* START Data for this task *

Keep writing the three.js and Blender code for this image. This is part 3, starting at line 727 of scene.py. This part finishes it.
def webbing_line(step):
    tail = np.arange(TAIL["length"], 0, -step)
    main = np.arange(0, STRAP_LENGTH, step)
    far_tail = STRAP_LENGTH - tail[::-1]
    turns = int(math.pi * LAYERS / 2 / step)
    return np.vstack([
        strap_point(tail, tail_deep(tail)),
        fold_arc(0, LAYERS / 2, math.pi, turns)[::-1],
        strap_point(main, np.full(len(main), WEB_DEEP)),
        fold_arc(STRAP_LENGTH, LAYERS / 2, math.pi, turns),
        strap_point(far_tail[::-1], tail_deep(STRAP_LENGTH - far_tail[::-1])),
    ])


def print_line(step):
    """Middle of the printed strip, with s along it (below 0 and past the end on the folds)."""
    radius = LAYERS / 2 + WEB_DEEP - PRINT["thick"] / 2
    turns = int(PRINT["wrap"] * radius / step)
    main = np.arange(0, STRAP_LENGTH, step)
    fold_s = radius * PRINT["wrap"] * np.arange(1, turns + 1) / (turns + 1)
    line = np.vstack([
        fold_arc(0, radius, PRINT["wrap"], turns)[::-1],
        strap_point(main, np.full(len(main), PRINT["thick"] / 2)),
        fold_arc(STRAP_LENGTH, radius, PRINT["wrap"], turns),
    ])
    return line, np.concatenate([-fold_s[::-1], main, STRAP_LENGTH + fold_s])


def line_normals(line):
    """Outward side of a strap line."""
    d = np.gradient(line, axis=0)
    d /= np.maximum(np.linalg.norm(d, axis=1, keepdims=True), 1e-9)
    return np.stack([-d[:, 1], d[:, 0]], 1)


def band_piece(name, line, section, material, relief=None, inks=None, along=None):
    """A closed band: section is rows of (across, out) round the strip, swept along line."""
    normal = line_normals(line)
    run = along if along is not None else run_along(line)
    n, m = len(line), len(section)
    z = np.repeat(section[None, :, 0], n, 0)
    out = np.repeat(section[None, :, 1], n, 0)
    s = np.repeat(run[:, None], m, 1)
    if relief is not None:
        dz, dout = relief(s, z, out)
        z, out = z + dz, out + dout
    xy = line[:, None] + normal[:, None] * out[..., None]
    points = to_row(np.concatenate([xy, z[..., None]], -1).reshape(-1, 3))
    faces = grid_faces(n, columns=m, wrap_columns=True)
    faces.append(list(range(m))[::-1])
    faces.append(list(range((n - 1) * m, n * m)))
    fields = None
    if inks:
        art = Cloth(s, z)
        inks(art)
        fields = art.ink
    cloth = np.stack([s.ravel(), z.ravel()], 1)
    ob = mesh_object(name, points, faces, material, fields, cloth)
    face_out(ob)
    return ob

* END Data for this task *
* START Data for this task *

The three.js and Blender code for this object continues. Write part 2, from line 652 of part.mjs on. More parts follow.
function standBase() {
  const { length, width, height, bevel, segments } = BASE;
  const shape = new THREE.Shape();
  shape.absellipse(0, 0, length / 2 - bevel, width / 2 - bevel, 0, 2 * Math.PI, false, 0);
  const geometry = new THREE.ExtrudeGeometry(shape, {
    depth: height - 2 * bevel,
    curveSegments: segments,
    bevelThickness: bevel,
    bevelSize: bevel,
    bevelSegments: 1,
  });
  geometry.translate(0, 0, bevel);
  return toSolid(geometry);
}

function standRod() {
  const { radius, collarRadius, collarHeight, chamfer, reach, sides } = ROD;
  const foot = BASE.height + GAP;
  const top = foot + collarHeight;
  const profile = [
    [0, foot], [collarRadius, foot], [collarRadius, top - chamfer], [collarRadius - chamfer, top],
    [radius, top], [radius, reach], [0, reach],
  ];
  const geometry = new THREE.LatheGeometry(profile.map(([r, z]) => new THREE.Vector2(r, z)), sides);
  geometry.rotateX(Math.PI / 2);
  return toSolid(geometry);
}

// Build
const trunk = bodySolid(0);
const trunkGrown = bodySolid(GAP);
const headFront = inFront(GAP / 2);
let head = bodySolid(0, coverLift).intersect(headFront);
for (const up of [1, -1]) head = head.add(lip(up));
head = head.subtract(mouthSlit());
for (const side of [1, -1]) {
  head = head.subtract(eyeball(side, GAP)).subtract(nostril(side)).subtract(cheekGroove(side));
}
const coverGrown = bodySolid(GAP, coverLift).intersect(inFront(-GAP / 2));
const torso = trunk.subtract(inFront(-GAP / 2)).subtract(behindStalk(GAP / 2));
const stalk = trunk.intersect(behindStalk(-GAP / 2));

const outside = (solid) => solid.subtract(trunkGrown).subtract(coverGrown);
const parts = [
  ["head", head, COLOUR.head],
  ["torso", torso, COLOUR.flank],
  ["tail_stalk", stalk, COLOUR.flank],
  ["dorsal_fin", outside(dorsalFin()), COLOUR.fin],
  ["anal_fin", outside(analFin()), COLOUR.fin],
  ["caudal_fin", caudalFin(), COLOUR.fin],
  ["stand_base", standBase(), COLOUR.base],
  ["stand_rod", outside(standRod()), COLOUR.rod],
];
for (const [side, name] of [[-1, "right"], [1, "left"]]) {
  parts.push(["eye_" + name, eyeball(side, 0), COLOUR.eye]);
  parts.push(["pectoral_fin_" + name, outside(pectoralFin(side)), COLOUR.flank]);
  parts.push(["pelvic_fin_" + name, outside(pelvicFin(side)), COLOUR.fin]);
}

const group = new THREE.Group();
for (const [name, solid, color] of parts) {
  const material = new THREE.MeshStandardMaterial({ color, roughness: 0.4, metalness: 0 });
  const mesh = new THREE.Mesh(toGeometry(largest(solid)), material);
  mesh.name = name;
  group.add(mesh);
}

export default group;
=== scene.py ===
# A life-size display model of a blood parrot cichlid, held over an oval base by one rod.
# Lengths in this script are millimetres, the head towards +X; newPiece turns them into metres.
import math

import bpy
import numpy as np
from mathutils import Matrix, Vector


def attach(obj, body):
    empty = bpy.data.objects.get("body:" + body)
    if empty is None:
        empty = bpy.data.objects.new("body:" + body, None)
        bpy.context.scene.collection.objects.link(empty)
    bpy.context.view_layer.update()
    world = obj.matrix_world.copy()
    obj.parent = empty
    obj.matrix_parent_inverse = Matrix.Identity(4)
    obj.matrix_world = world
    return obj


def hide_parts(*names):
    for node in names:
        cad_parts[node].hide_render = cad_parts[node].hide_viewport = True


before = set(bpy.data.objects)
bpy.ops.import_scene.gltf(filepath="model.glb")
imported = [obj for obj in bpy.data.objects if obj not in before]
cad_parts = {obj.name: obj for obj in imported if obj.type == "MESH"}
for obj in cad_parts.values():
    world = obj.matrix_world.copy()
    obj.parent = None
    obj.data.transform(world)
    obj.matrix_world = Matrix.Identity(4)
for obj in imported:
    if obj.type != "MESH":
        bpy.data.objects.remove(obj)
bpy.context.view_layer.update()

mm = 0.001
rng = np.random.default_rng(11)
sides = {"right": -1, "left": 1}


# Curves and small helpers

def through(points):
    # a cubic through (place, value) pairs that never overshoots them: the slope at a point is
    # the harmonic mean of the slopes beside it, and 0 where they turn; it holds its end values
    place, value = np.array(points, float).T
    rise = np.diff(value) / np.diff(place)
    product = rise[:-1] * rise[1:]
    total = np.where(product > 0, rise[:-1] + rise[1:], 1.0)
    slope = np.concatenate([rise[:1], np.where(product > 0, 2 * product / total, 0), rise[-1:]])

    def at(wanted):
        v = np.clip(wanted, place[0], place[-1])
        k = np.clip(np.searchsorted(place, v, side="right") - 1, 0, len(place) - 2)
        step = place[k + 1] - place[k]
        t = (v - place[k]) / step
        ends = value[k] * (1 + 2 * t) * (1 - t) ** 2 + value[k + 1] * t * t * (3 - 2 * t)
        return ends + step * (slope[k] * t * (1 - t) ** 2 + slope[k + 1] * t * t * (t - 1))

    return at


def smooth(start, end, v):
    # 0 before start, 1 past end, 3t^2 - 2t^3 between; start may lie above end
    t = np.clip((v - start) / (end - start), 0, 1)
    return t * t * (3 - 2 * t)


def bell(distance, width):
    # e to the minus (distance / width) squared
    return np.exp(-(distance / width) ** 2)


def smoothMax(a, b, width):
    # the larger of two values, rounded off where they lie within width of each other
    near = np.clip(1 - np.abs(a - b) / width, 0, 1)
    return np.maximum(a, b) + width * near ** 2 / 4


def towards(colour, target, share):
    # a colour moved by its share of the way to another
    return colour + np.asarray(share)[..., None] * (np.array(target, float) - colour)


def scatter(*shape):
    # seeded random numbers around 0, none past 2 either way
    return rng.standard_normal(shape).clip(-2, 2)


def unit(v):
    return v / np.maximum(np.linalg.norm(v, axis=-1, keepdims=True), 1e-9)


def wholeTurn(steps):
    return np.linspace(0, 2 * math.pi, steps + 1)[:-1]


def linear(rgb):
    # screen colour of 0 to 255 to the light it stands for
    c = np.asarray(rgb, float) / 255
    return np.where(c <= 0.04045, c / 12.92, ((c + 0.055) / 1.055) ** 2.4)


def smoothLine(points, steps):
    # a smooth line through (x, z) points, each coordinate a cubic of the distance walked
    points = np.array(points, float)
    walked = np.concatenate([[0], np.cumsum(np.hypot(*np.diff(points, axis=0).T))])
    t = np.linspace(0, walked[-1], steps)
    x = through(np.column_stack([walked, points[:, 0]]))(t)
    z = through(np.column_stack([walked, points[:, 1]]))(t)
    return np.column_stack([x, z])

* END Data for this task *
* START Data for this task *

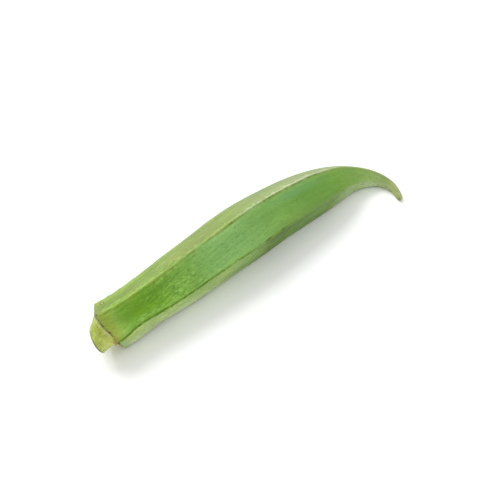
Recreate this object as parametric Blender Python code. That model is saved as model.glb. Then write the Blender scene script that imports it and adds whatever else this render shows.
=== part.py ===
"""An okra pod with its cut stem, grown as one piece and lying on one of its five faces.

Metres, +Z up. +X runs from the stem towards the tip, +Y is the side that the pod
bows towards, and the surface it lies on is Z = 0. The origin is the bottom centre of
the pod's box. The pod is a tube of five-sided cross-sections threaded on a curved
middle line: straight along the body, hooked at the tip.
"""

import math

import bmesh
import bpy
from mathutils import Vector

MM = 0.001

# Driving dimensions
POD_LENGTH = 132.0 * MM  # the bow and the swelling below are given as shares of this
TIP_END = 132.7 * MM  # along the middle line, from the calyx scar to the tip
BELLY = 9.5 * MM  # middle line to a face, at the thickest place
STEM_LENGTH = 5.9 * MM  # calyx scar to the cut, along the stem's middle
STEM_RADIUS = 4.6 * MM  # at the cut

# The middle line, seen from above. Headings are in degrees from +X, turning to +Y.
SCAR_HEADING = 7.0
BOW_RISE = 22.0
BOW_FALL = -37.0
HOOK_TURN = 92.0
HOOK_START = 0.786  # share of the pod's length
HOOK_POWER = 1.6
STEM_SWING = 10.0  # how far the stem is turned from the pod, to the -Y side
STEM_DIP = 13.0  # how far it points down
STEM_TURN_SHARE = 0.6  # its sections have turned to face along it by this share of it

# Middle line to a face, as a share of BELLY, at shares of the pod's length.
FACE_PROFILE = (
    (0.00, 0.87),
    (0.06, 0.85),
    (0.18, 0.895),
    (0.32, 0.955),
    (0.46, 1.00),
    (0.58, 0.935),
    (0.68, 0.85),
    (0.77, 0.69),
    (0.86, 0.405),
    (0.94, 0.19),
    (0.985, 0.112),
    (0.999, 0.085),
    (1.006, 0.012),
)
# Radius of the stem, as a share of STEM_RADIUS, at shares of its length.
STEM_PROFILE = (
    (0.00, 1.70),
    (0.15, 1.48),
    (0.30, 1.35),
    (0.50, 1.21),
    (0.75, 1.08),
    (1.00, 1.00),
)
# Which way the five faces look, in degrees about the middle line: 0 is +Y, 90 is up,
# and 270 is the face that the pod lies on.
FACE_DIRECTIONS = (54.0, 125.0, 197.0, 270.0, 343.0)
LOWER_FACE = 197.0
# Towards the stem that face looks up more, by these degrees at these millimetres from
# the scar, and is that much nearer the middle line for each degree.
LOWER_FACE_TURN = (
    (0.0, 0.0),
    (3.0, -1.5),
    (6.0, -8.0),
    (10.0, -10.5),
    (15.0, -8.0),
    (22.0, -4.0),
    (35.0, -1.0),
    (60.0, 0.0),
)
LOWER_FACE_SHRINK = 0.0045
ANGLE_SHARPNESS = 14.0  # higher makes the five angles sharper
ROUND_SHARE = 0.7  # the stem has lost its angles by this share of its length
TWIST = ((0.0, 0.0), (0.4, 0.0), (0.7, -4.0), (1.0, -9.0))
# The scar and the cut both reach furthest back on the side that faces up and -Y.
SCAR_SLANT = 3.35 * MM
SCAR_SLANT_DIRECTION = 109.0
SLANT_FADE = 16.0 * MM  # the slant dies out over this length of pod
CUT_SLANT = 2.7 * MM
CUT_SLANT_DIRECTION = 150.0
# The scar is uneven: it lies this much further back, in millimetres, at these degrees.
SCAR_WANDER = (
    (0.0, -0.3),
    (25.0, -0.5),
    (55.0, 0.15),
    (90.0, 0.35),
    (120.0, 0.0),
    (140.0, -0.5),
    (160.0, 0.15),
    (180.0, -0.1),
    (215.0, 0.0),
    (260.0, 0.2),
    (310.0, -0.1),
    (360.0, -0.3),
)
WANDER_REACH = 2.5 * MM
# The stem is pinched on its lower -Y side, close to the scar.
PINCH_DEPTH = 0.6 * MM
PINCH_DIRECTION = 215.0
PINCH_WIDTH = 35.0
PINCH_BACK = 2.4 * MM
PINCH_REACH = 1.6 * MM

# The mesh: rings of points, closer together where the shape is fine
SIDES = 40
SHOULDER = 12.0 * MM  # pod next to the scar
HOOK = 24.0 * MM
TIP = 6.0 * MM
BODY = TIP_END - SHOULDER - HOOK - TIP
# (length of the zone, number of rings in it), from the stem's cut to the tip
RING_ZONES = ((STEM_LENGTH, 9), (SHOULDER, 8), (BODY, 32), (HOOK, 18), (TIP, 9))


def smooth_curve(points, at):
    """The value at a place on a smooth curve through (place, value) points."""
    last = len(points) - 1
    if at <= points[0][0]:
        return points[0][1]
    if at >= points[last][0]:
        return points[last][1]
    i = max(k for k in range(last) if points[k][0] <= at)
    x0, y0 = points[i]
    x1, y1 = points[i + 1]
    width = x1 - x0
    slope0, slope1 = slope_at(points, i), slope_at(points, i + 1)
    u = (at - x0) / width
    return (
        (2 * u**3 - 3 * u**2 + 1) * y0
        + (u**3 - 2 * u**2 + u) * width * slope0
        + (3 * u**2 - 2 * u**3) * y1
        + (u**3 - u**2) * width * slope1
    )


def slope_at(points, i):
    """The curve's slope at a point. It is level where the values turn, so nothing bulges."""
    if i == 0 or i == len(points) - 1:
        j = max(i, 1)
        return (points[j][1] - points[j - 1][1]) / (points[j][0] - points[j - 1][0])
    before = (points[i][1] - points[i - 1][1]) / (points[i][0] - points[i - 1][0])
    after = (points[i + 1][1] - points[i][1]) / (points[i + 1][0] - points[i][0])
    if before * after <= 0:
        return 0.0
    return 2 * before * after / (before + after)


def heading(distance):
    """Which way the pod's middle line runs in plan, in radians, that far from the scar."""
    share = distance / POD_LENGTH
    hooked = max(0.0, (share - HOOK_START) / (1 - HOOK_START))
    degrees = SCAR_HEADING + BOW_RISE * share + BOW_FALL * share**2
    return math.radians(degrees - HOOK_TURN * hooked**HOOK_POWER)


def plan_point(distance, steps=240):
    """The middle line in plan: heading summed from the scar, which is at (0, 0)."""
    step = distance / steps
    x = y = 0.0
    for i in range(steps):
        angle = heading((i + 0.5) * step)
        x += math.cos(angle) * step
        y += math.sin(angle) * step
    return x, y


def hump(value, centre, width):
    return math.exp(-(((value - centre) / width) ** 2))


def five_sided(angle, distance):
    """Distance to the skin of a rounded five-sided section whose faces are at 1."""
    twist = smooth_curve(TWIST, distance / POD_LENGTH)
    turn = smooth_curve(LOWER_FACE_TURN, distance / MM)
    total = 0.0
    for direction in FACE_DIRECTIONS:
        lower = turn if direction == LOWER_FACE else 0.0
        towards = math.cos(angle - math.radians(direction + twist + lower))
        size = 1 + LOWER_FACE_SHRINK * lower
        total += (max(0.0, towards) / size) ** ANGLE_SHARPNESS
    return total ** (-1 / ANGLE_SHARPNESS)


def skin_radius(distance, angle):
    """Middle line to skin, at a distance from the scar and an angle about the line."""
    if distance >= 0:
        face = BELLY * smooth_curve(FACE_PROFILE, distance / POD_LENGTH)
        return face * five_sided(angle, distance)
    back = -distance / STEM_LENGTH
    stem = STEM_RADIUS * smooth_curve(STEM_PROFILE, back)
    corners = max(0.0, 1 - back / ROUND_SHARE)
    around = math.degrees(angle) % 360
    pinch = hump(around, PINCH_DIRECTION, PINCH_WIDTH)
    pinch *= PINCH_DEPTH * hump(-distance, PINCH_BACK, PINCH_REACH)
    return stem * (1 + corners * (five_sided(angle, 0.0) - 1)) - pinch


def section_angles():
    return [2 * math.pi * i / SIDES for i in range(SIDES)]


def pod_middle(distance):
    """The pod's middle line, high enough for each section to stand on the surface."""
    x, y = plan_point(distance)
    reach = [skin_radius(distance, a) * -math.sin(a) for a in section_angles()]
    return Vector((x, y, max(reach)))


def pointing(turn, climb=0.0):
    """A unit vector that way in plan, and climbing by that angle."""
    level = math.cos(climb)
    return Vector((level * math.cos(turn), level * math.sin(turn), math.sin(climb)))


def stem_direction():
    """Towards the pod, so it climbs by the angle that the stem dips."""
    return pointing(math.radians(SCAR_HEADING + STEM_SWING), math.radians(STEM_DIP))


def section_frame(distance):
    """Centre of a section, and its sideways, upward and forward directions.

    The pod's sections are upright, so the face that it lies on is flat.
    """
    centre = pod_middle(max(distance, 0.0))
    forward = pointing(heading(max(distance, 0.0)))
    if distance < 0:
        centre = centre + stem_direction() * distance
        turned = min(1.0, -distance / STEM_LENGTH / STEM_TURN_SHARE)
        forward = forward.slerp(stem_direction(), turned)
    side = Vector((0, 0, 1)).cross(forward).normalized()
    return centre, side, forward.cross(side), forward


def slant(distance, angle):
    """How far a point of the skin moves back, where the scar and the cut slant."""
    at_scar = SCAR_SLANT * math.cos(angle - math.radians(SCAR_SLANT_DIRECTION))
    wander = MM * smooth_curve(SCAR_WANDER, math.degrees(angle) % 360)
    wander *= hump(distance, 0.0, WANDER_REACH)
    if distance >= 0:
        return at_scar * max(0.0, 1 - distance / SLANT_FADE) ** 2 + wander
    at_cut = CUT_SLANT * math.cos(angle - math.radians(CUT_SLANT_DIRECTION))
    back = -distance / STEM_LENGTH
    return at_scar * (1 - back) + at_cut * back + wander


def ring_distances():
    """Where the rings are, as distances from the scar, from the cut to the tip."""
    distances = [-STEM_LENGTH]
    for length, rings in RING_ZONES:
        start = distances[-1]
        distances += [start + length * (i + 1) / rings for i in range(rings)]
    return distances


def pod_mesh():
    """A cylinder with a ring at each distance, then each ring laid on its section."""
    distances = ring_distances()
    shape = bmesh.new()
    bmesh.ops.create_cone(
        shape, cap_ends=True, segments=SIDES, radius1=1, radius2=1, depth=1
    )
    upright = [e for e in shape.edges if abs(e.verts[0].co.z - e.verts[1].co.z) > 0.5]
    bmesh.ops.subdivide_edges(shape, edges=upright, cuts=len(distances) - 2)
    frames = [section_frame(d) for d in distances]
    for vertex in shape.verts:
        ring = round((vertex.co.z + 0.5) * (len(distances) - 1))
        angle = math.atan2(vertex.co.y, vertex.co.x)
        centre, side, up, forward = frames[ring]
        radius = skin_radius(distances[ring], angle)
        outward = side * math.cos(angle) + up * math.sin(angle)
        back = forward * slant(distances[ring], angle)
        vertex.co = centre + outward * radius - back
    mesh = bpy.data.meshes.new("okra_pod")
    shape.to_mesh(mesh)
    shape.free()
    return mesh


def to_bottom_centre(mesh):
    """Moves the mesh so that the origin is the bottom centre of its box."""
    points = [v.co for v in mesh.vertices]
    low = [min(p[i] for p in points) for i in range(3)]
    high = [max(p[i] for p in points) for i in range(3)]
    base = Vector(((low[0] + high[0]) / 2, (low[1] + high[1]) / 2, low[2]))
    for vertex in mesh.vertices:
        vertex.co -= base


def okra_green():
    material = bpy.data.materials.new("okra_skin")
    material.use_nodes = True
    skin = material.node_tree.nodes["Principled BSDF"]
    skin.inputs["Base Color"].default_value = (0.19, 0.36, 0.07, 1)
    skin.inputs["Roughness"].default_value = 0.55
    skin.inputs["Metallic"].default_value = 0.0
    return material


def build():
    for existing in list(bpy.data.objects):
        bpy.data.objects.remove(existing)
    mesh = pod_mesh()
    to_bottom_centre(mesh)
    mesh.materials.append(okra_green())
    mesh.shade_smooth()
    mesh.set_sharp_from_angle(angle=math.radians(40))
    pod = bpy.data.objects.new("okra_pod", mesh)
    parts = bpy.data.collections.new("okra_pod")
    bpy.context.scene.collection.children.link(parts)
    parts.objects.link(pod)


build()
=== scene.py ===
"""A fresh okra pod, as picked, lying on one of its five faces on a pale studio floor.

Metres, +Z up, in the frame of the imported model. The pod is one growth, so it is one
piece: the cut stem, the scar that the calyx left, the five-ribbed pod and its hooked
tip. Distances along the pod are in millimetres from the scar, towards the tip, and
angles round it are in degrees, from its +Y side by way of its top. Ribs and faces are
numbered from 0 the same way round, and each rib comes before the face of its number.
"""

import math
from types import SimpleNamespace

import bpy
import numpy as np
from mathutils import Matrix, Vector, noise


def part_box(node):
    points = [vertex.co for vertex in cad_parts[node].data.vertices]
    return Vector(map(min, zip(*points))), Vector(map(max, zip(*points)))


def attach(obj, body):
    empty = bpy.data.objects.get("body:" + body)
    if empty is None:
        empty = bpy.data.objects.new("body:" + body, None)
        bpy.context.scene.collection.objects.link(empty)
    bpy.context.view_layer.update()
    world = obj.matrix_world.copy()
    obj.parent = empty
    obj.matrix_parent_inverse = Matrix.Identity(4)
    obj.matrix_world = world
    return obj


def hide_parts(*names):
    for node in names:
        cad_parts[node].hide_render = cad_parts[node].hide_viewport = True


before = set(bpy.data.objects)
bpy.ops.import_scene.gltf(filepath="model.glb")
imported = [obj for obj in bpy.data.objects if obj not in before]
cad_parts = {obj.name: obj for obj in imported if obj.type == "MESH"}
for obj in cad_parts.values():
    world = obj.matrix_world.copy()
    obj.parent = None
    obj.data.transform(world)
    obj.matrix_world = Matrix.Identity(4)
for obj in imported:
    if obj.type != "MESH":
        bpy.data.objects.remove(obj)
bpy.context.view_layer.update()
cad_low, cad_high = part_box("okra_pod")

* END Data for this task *

What is required:
Exactly the lines from the line that has "const group = new THREE.Group();" through the line that has "slope = np.concatenate([rise[:1], np.where(product" are to be repeated, both included, with nothing added.

Written reply:
const group = new THREE.Group();
for (const [name, solid, color] of parts) {
  const material = new THREE.MeshStandardMaterial({ color, roughness: 0.4, metalness: 0 });
  const mesh = new THREE.Mesh(toGeometry(largest(solid)), material);
  mesh.name = name;
  group.add(mesh);
}

export default group;
=== scene.py ===
# A life-size display model of a blood parrot cichlid, held over an oval base by one rod.
# Lengths in this script are millimetres, the head towards +X; newPiece turns them into metres.
import math

import bpy
import numpy as np
from mathutils import Matrix, Vector


def attach(obj, body):
    empty = bpy.data.objects.get("body:" + body)
    if empty is None:
        empty = bpy.data.objects.new("body:" + body, None)
        bpy.context.scene.collection.objects.link(empty)
    bpy.context.view_layer.update()
    world = obj.matrix_world.copy()
    obj.parent = empty
    obj.matrix_parent_inverse = Matrix.Identity(4)
    obj.matrix_world = world
    return obj


def hide_parts(*names):
    for node in names:
        cad_parts[node].hide_render = cad_parts[node].hide_viewport = True


before = set(bpy.data.objects)
bpy.ops.import_scene.gltf(filepath="model.glb")
imported = [obj for obj in bpy.data.objects if obj not in before]
cad_parts = {obj.name: obj for obj in imported if obj.type == "MESH"}
for obj in cad_parts.values():
    world = obj.matrix_world.copy()
    obj.parent = None
    obj.data.transform(world)
    obj.matrix_world = Matrix.Identity(4)
for obj in imported:
    if obj.type != "MESH":
        bpy.data.objects.remove(obj)
bpy.context.view_layer.update()

mm = 0.001
rng = np.random.default_rng(11)
sides = {"right": -1, "left": 1}


# Curves and small helpers

def through(points):
    # a cubic through (place, value) pairs that never overshoots them: the slope at a point is
    # the harmonic mean of the slopes beside it, and 0 where they turn; it holds its end values
    place, value = np.array(points, float).T
    rise = np.diff(value) / np.diff(place)
    product = rise[:-1] * rise[1:]
    total = np.where(product > 0, rise[:-1] + rise[1:], 1.0)
    slope = np.concatenate([rise[:1], np.where(product > 0, 2 * product / total, 0), rise[-1:]])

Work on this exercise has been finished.